◆ Problem requirements ◆
Find the lines that hold the word "scene" and return them.

◆ Items ◆
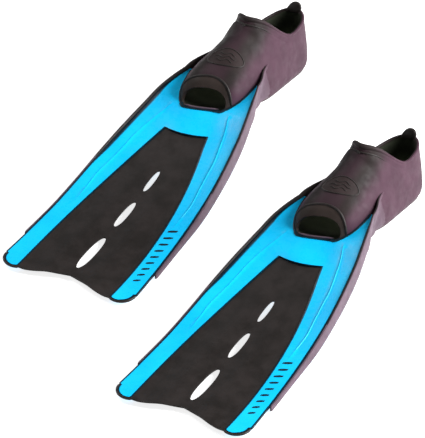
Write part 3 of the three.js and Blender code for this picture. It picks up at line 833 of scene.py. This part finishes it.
def rail(fin, sign):
    """The rail along an arm's outer edge, which widens into a wing on the pocket's flank: painted light, a
    lit mauve on its outer faces and the dark rubber as shade on its inner faces.
    """
    rows = [RAIL_START_Y + d for d in (0, 0.4, 1.2, 3)] + list(np.arange(72, 340, 6))
    rows += list(np.arange(342, 404, 4)) + list(np.arange(405, WING_END_Y, 2.5)) + [WING_END_Y]
    sections = []
    for y in rows:
        section = np.array(rail_section(y, sign))
        close = math.sqrt(clamp((y - RAIL_START_Y + 0.15) / 3))
        centre = section.mean(0)
        section = centre + (section - centre) * min(1.0, 0.55 + 0.45 * close)
        section[:, 1] = y
        sections.append(section)
    shape = loft(sections)
    # painted light: the wing turns to the pocket's painted lit colour toward its end
    painted_light = [rise(y, *WING_PALE_RISE) for _, y, _ in shape[0]]
    obj = piece(fin, f"{fin.flank(sign)}_side_rail", shape, LIT_FLANK, {"painted_light": painted_light}, sharp=55)
    obj.data.materials.append(TRIM_AND_SHADE)
    # painted shade: faces that turn inward or up take the dark rubber, the others keep the painted lit mauve
    for face in obj.data.polygons:
        near_tip = face.center.y - fin.origin[1] < RAIL_DARK_Y * MM
        if face.normal.x * sign < 0.25 and face.normal.z > -0.3 and not (near_tip and face.normal.z > 0.6):
            face.material_index = 1
    return obj


# ---- foot pocket


def pocket_section(y, count):
    """Points on the pocket's outside, from the middle of its floor up to an opening's edge or the crown."""
    widest, base, crown, half = pocket_widest(y), pocket_base(y), pocket_crown(y), pocket_half(y)
    limit = math.inf
    if y > RIM_FRONT_Y:
        limit = rim_height(y)
    elif y < TOE_EDGE[-1][0]:
        limit = toe_edge(y)
    turns = np.linspace(-math.pi / 2, math.pi / 2, 400)
    power = np.where(turns < 0, 2 / BASE_POWER, 2 / dome_power(y))
    x = half * np.abs(np.cos(turns)) ** power
    reach = np.where(turns < 0, widest - base, crown - widest)
    z = widest + np.sign(turns) * reach * np.abs(np.sin(turns)) ** power
    x[0] = x[-1] = 0
    keep = z <= limit
    if not keep.all():
        last = int(np.argmin(keep))
        t = (limit - z[last - 1]) / (z[last] - z[last - 1])
        x = np.append(x[:last], mix(x[last - 1], x[last], t))
        z = np.append(z[:last], limit)
    length = np.concatenate([[0], np.cumsum(np.hypot(np.diff(x), np.diff(z)))])
    even = np.linspace(0, 1, count)
    packed = even + 0.08 * np.sin(2 * math.pi * even)
    at = packed * length[-1]
    return np.stack([np.interp(at, length, x), np.full(count, y), np.interp(at, length, z)], 1)


def pocket_rows():
    toe = list(np.arange(POCKET_START_Y, 368, 0.75)) + list(np.arange(368, 375.6, 0.2))
    toe += list(np.arange(376, 382, 0.8))
    foot = list(np.arange(383, 470, 3))
    front = list(np.arange(471, 482, 1.2)) + [RIM_FRONT_Y + 14 * t**2 for t in np.linspace(0, 1, 16)]
    ankle = list(np.arange(498, 570, 3))
    heel = [570 + (HEEL_END_Y - 570) * math.sin(a) for a in np.linspace(0, math.pi / 2, 22)]
    return toe + foot + front + ankle + heel


def rim_path(count):
    """Places round the ankle opening, along the middle of the wall's edge."""
    path = []
    for turn in np.linspace(0, 2 * math.pi, count, endpoint=False):
        y = mix(RIM_FRONT_Y, RIM_BACK_Y, (1 - math.cos(turn)) / 2)
        half = max(0.0, outside_half(y, rim_height(y)) - WALL / 2)
        middle_point = abs(math.sin(turn)) < 1e-6
        if half > 0.05 or middle_point:
            path.append((0 if middle_point else math.copysign(half, math.sin(turn)), y, rim_height(y)))
    return path


RIM_GROOVE_AT, RIM_GROOVE_WIDTH, RIM_GROOVE_DEPTH = 8.5, 2.2, 2.2
RIM_GROOVE_START_Y, RIM_GROOVE_END_Y, RIM_GROOVE_FADE = 460, 545, 20
POCKET_MIDDLE_Y, POCKET_MIDDLE_Z = 480, 60


def pocket_painted_light(y, z):
    """Painted light: dark over the instep as painted shade, a little less so along its crown, and paler down
    the flanks as their painted lit side.
    """
    level = (z - pocket_widest(y)) / (pocket_crown(y) - pocket_widest(y))
    return fall(level, 0.86, 0.27) + 0.35 * rise(level, 0.9, 0.1)


LINING_DEPTH_RISE, LINING_TOE_RISE = (22, 34), (372, 30)


def lining_depth(y, z):
    """How far a place lies from the pocket's openings: 0 near their rims, and 1 deep inside."""
    below_rim = rise(rim_height(y) - z, *LINING_DEPTH_RISE) if y > RIM_FRONT_Y else 1
    return below_rim * rise(y, *LINING_TOE_RISE)


def pocket(fin):
    """The rubber foot pocket: a shell that is open over the blade at the toes and at the ankle."""
    columns = 52
    rows = []
    for y in pocket_rows():
        right = pocket_section(y, columns)
        left = right[::-1] * [-1, 1, 1]
        rows.append(np.vstack([left, right[1:]]))
    wide = 2 * columns - 1
    points = groove(np.vstack(rows))
    # painted light: how much of the painted lit colour each place on the pocket's outside takes
    painted_light = [pocket_painted_light(y, z) for _, y, z in points]
    depth = [lining_depth(y, z) for _, y, z in points]
    shape = (points, grid(len(rows), wide))
    attributes = {"painted_light": painted_light, "depth": depth}
    inside = (0, POCKET_MIDDLE_Y, POCKET_MIDDLE_Z)
    obj = piece(fin, "pocket", shape, MAUVE, attributes, inside=inside)
    solidify = obj.modifiers.new("wall", "SOLIDIFY")
    solidify.thickness, solidify.offset = WALL * MM, -1
    solidify.use_rim = True
    obj.data.materials.append(LINING)
    obj.data.materials.append(TOE)
    solidify.material_offset = 1
    for face in obj.data.polygons:
        face.material_index = 2 if ahead_of_welt(fin, face.center) else 0
    return rounded(obj, 1.3, 3, 60, 50)


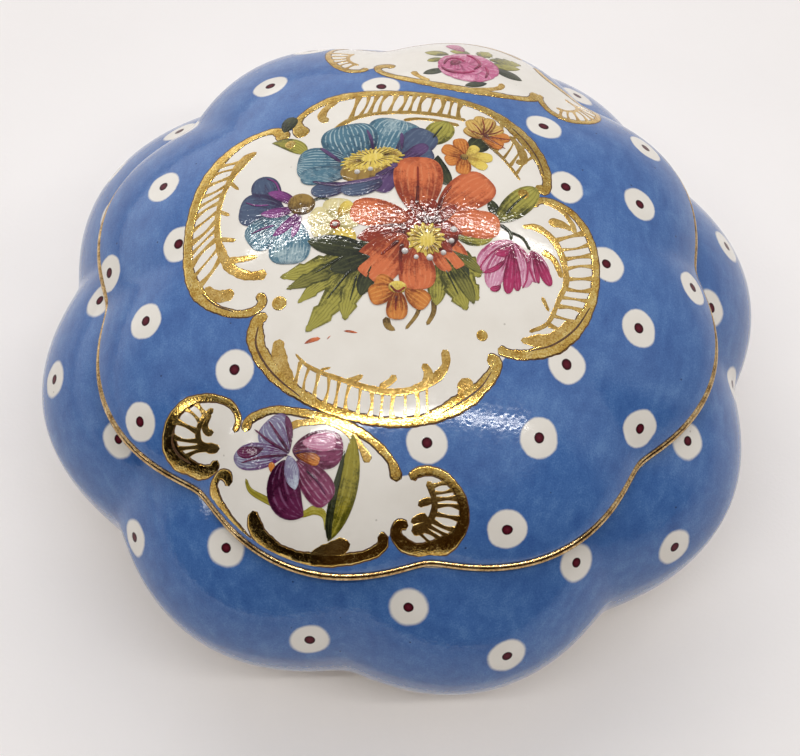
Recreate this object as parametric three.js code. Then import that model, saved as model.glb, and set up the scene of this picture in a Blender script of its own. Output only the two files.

◆ Task answer ◆
Write part 3 of the three.js and Blender code for this picture. It picks up at line 833 of scene.py. This part finishes it.
Recreate this object as parametric three.js code. Then import that model, saved as model.glb, and set up the scene of this picture in a Blender script of its own. Output only the two files.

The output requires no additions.